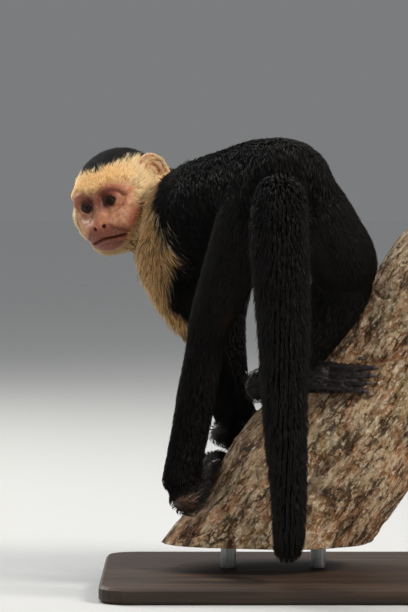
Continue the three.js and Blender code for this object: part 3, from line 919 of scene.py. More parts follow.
BLACK_HAIR = [(0.0045, 0.0040, 0.0040), (0.019, 0.016, 0.015)]
RUST_HAIR = (0.13, 0.050, 0.026)
PALE_HAIR = (0.88, 0.70, 0.42)
GOLD_HAIR = (0.85, 0.50, 0.185)
PALE_TIP = (0.92, 0.82, 0.62)
DARK_UNDERCOAT = (0.12, 0.060, 0.026)
# Painted shade deep in the coat, darkening each tuft towards its root:
ROOT_SHADE = [(0.5, 0.5, 0.5), (0.72, 0.60, 0.46)]   # of black and of cream hair
SKIN_SHADE = (0.62, 0.52, 0.42)   # of the skin under the coat


def coat_colour(finish, tone):
    """The coat's colour, the same on the skin and on the tufts over it. tone is a random number."""
    cream, warm = finish.attribute("cream"), finish.attribute("warm")
    black = finish.mix(finish.range(tone, 0.3, 1.0), *BLACK_HAIR)
    black = finish.mix(warm, black, RUST_HAIR)
    pale = finish.mix(finish.sum(warm, finish.range(tone, 0, 1, -0.3, 0.3)), PALE_HAIR, GOLD_HAIR)
    return finish.mix(cream, black, pale)


def coat_material():
    finish = Finish("coat", Roughness=0.5, Specular_IOR_Level=0.16)
    tone, along, cream = (finish.attribute(key) for key in ("tone", "along", "cream"))
    grizzle = finish.times(cream, finish.attribute("grizzle"))
    ticked = finish.times(grizzle, finish.range(tone, 0.76, 0.84))
    tipped = finish.times(grizzle, finish.range(tone, 0.35, 0.25))
    colour = finish.over(
        coat_colour(finish, tone),
        (finish.times(tipped, finish.range(along, 0.5, 0.9, 0, 0.85)), PALE_TIP),
        (finish.times(ticked, finish.range(along, 1.0, 0.7, 0.7, 1)), DARK_UNDERCOAT),
        (finish.times(grizzle, finish.range(along, 0.6, 0.2, 0, 0.4)), DARK_UNDERCOAT),
    )
    # Painted shade deep in the coat: each tuft darkens from its middle down to its root.
    shaded = finish.mix(1.0, colour, finish.mix(cream, *ROOT_SHADE), "MULTIPLY")
    colour = finish.mix(finish.range(along, 0.5, 0.0), colour, shaded)
    return finish.done(colour, roughness=finish.range(tone, 0, 1, 0.50, 0.70))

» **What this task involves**
Output exactly the leading lines of the data, up to and including the line marked by "SKIN_SHADE = (0.62, 0.52, 0.42)".

» **Problem solution**
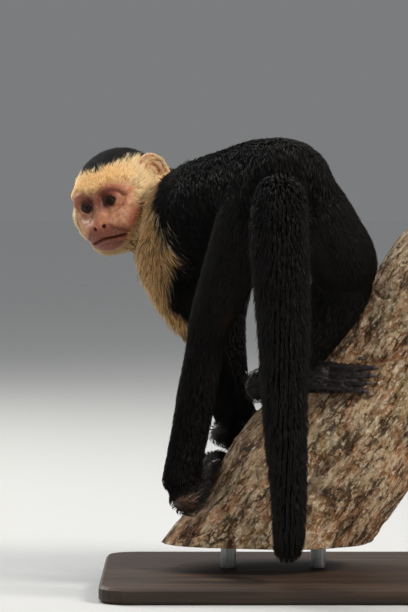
Continue the three.js and Blender code for this object: part 3, from line 919 of scene.py. More parts follow.
BLACK_HAIR = [(0.0045, 0.0040, 0.0040), (0.019, 0.016, 0.015)]
RUST_HAIR = (0.13, 0.050, 0.026)
PALE_HAIR = (0.88, 0.70, 0.42)
GOLD_HAIR = (0.85, 0.50, 0.185)
PALE_TIP = (0.92, 0.82, 0.62)
DARK_UNDERCOAT = (0.12, 0.060, 0.026)
# Painted shade deep in the coat, darkening each tuft towards its root:
ROOT_SHADE = [(0.5, 0.5, 0.5), (0.72, 0.60, 0.46)]   # of black and of cream hair
SKIN_SHADE = (0.62, 0.52, 0.42)   # of the skin under the coat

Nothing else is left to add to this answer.